I was very spoiled for my birthday with Anna’s parent’s buying me a 1:16 scale replica of our BRZ. They know how much I love the car and how hard it will be for me to sell it. This model will make it slightly easier to sell the car. When we return to Australia I’ll have to find a special place to keep the model so it can serve as a reminder of our trip. The spoiling continued as we had a grand Polish breakfast with chocolate & caramel cheesecake for breakfast dessert, and then Anna’s parents took us to the Japanese restaurant in Kitchener (meal of the week 31) for dinner. After dinner my parents Skyped me so they could wish me a happy birthday which felt strange for them since it was the 17th there. They still haven’t adjusted to me being away for birthdays. To finish off the day the four of us relaxed on the lounge to watch a movie and split a bottle of red.
Our original plan for this trip was to return to Sydney mid-January and be back at work in February. One of the places we really wanted to get to on this trip was South America but we struggled to find the time to fit it in. We’re very fortunate that my work has agreed to a 3 month extension on my career break, so we can visit South America before returning. We haven’t planned any of the trip, but we’ll do that over the next few weeks. We’re very excited that we’ve been able to delay our return to reality and adulthood.
Since we’ll be staying put in Waterloo, we’ve decided that we’re going to take a couple of weeks break from the blog and we’ll return in the new year. Hopefully by that stage the car will be sold and our South America plans will be coming together. We’d like to take this opportunity to wish all of our friends and family a fantastic Christmas and New Year celebration.
Stats on the Road Trip:
- We drove 21,768kms on the trip and averaged 6.7L/100kms for the whole trip. I’m very impressed with that since it includes all the mountainous roads through the national parks and the 130km/h highways in USA.
- The total fuel bill AUD$1,452 for the whole road trip which works out less than AUD$1 per litre.

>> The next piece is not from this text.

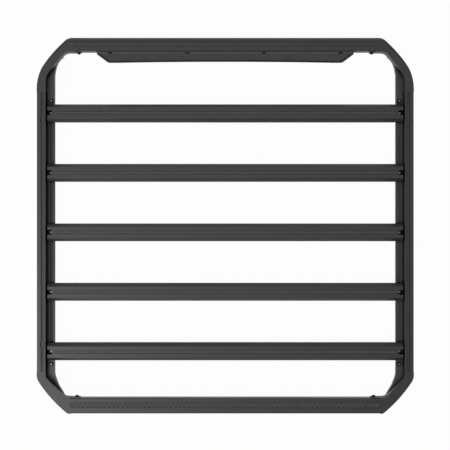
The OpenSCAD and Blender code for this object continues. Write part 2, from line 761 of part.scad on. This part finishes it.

You can see Americans still have it pretty good when it comes to gas prices considering the BRZ needs premium.
- We saw a total 27 states and 3 Canadian provinces on the trip.
Meal of the Week
The clear winner would be the Japanese in Kitchener, but we’ve already had that before. After strolling around the grand township of Lynchburg, we heard that there was a BBQ joint that made a fantastic grilled cheese sandwich with pulled pork on it. It was definitely worth the hype. Especially once we put some hot sauce on it.